Short problem> For this exercise, copy out each line of the material below that includes "bodies".

Collected material>

>>>>>

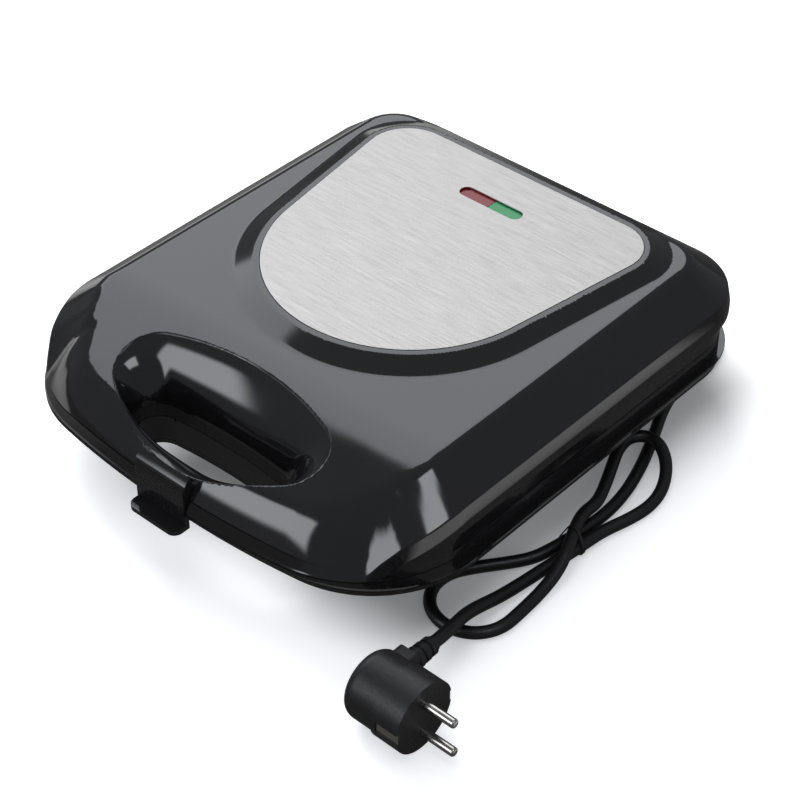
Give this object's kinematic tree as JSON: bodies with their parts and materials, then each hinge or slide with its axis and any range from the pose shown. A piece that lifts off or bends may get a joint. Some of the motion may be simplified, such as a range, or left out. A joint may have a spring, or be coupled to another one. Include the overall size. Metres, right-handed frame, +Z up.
{
  "type": "walnut cake maker",
  "caption": "Countertop walnut cake maker with a hinged glossy lid, steel panel with indicator lamps, hand hole, front latch, moulded baking plates and a tied supply cord with plug.",
  "frame": {"origin": "centre of the underside of the feet, below the middle of the appliance without its cord", "axes": "+Z up, -Y towards the front with the hand hole and latch, +X to the right seen from the front"},
  "size_m": [0.3273, 0.3643, 0.0912],
  "materials": {
    "gloss_black": "high gloss",
    "satin_black": "satin",
    "steel": "polished",
    "red": "clear tinted",
    "green": "clear tinted",
    "coated": "non-stick coated cast alloy",
    "heater": "oxidised steel tube",
    "ceramic": "ceramic",
    "pan": "bright sheet",
    "screw": "zinc plated",
    "board": "circuit board",
    "lamp_glass": "clear glass",
    "feet": "matt",
    "cord": "satin sheath",
    "tie": "coated wire",
    "brass": "plated",
    "pin_metal": "nickel plated"
  },
  "bodies": {
    "base": {"hinge_pins": "screw", "lower_plate": "coated", "lower_heater": "heater", "lower_heater_ends": "ceramic", "lower_heater_saddles": "pan", "lower_reflector": "pan", "lower_plate_screws": "screw", "base_shell": "gloss_black", "catch_block": "gloss_black", "base_cover": "satin_black", "base_screws": "screw", "base_feet": "feet", "thermostat": "pan", "thermal_fuse": "ceramic", "terminal_block": "ceramic", "cord_gland": "cord", "cord_lead": "cord", "cord_hank": "cord", "cord_plug_lead": "cord", "cord_tie": "tie", "plug_body": "cord", "plug_pins": "pin_metal", "plug_earth_clips": "brass"},
    "lid": {"lid_shell": "gloss_black", "lid_liner": "satin_black", "lid_screws": "screw", "steel_panel": "steel", "red_lens": "red", "green_lens": "green", "lamp_board": "board", "red_lamp": "lamp_glass", "green_lamp": "lamp_glass", "upper_plate": "coated", "upper_plate_screws": "screw", "upper_heater": "heater", "upper_heater_ends": "ceramic", "upper_heater_saddles": "pan", "upper_reflector": "pan", "latch_pin": "screw"},
    "latch": {"latch": "gloss_black"}
  },
  "joints": [
    {"name": "lid_hinge", "type": "hinge", "parent": "base", "child": "lid", "pos_m": [0, 0.162, 0.044], "axis": [-1, 0, 0], "range_deg": [0, 100]},
    {"name": "latch_swing", "type": "hinge", "parent": "lid", "child": "latch", "pos_m": [0, -0.1522, 0.0558], "axis": [-1, 0, 0], "range_deg": [0, 18]}
  ]
}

<<<<<

Reply to the exercise>
Give this object's kinematic tree as JSON: bodies with their parts and materials, then each hinge or slide with its axis and any range from the pose shown. A piece that lifts off or bends may get a joint. Some of the motion may be simplified, such as a range, or left out. A joint may have a spring, or be coupled to another one. Include the overall size. Metres, right-handed frame, +Z up.
  "bodies": {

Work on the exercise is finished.